Apesar de ter ido viver para Lisboa com dois anos de idade, José Saramago sempre voltava nas férias à sua aldeia natal, este lugar onde cabia o “universo inteiro” e onde viviam aqueles que constituíram a sua formação espiritual: o avô Jerónimo, “o homem mais sábio” que conheceu, e a avó Josefa com o seu o riso «foguete de cores» que nunca recusou um bocado de pão e peixe frito a quem à sua porta viesse com fome. A infância e a adolescência foram, portanto, vividas entre as várias casas por onde foi vivendo e partilhando em Lisboa, e a descoberta, a contemplação que sentia na «única terra onde poderia ter nascido», Azinhaga do Ribatejo. No seu único livro (verdadeiramente) autobiográfico, “As Pequenas Memórias”, José Saramago conta muitas das histórias que viveu e partilhou com estes avós: quando, à noite, debaixo da figueira, o avô Jerónimo lhe mostrava o Caminho de Santiago no céu estrelado, ou quando a Avó Zefa lhe dizia “Vai, vai” sem mais, sabendo ou intuindo, pode ser o mesmo, que essa liberdade era o melhor que lhe poderia dar.

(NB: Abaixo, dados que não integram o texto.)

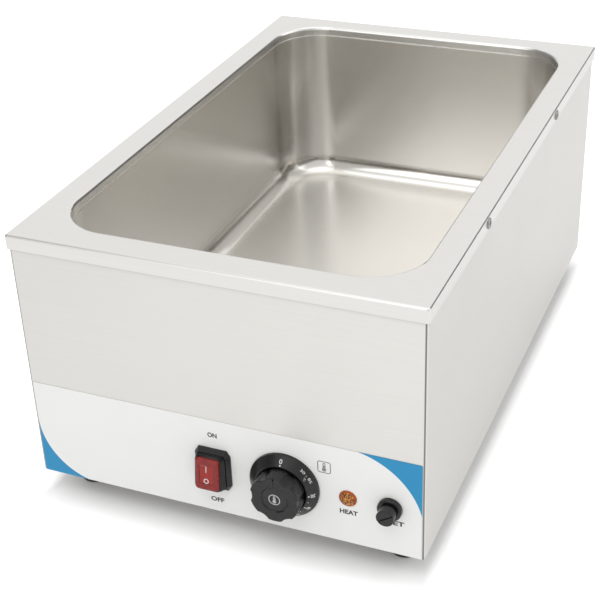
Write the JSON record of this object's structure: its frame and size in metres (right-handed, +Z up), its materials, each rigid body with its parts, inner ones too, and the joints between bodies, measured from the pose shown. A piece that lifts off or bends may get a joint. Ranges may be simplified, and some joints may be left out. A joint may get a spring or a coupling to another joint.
{
  "type": "bain-marie",
  "caption": "Countertop wet-well bain-marie: stainless body on rubber feet, rectangular well for a gastronorm pan, front controls with switch, thermostat dial, heat lamp and reset.",
  "frame": {"origin": "on the table, under the middle of the body", "axes": "+X to the right seen from the front, +Y to the back away from the controls, +Z up"},
  "size_m": [0.3424, 0.5777, 0.248],
  "materials": {
    "deck_steel": "fine brushed stainless",
    "tank_steel": "satin drawn stainless",
    "body_steel": "fine brushed stainless",
    "panel_steel": "mill-finish stainless",
    "label_film": "white film with blue corners",
    "foot_rubber": "black rubber",
    "screw_steel": "plain stainless screws",
    "switch_black": "black moulded plastic",
    "boot_rubber": "soft black rubber",
    "rocker_red": "red translucent plastic",
    "lens_red": "lit red window",
    "dial_black": "black moulded plastic",
    "knob_black": "black moulded plastic",
    "cap_black": "black disc with a white pictogram",
    "control_plastic": "moulded control housings",
    "plated_steel": "zinc-plated steel",
    "tab_brass": "tinned brass tabs",
    "sensor_copper": "copper capillary and bulb",
    "lamp_amber": "amber faceted lens",
    "lamp_rim": "dark amber flange",
    "reset_black": "black moulded plastic",
    "pin_red": "red pin",
    "element_steel": "heat-stained element sheath",
    "gland_black": "black moulded gland",
    "block_cream": "cream moulded block",
    "lead_insulation": "laced black silicone leads",
    "clip_nylon": "natural nylon clips"
  },
  "bodies": {
    "root": {"top_deck": "deck_steel", "water_tank": "tank_steel", "body_wrap": "body_steel", "back_panel": "panel_steel", "base_plate": "panel_steel", "fascia_label": "label_film", "foot_front_left": "foot_rubber", "foot_front_right": "foot_rubber", "foot_rear_left": "foot_rubber", "foot_rear_right": "foot_rubber", "foot_screws": "screw_steel", "foot_nuts": "plated_steel", "deck_screws": "screw_steel", "deck_nuts": "plated_steel", "base_screws": "screw_steel", "panel_screws": "screw_steel", "switch_frame": "switch_black", "switch_housing": "switch_black", "switch_terminals": "tab_brass", "switch_boot": "boot_rubber", "dial_ring": "dial_black", "thermostat_body": "control_plastic", "thermostat_bracket": "plated_steel", "thermostat_screws": "plated_steel", "thermostat_terminals": "tab_brass", "thermostat_sensor": "sensor_copper", "lamp_lens": "lamp_amber", "lamp_body": "lamp_rim", "lamp_nut": "gland_black", "reset_collar": "reset_black", "limiter_body": "control_plastic", "limiter_bracket": "plated_steel", "limiter_terminals": "tab_brass", "limiter_sensor": "sensor_copper", "heating_element": "element_steel", "element_pins": "plated_steel", "clamp_bars": "plated_steel", "tank_studs": "plated_steel", "bar_nuts": "plated_steel", "gland_body": "gland_black", "gland_nut": "gland_black", "gland_seal": "boot_rubber", "gland_locknut": "gland_black", "bonding_stud": "plated_steel", "bonding_nut": "plated_steel", "terminal_block": "block_cream", "wiring_harness": "lead_insulation", "harness_clips": "clip_nylon"},
    "rocker": {"switch_rocker": "rocker_red", "switch_lens": "lens_red", "switch_carrier": "switch_black"},
    "knob": {"thermostat_knob": "knob_black", "knob_cap": "cap_black", "thermostat_spindle": "plated_steel"},
    "slotted_cap": {"reset_cap": "reset_black"},
    "reset_pin": {"reset_button": "pin_red"}
  },
  "joints": [
    {"name": "rocker_tilt", "type": "hinge", "parent": "root", "child": "rocker", "pos_m": [-0.0057, -0.2675, 0.068], "axis": [1, 0, 0], "range_deg": [0, 16.8], "deforming": ["switch_boot"]},
    {"name": "knob_turn", "type": "hinge", "parent": "root", "child": "knob", "pos_m": [0.055, -0.2685, 0.068], "axis": [0, 1, 0], "range_deg": [0, 265]},
    {"name": "cap_removal", "type": "slide", "parent": "root", "child": "slotted_cap", "axis": [0, -1, 0], "range_m": [0, 0.02]},
    {"name": "reset_press", "type": "slide", "parent": "root", "child": "reset_pin", "axis": [0, 1, 0], "range_m": [0, 0.002], "stiffness_N_per_m": 600}
  ]
}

A 7 de dezembro de 1998, aquando da entrega do Prémio Nobel, estes foram (também) os nomes que ecoaram na Academia Sueca: os seus avós maternos Jerónimo Melrinho e Josefa Caixinha, «pessoas comuns» que, então, se transformaram em «personagens literárias», e que se juntaram a esse universo, real e de ficção, de José Saramago e de todos nós, seus leitores. Sentada, com o orgulho de neta e de trineta, houve uma parte de mim que voou até aos confins de uma memória que nem eu sabia que tinha. Ali, em português, falava o meu avô dos seus avós. Talvez por isso mesmo, algures pelo ano de 2018, surgiu, da cabeça e, sobretudo do coração, do meu pai, esta ideia das “100 oliveiras para José Saramago”.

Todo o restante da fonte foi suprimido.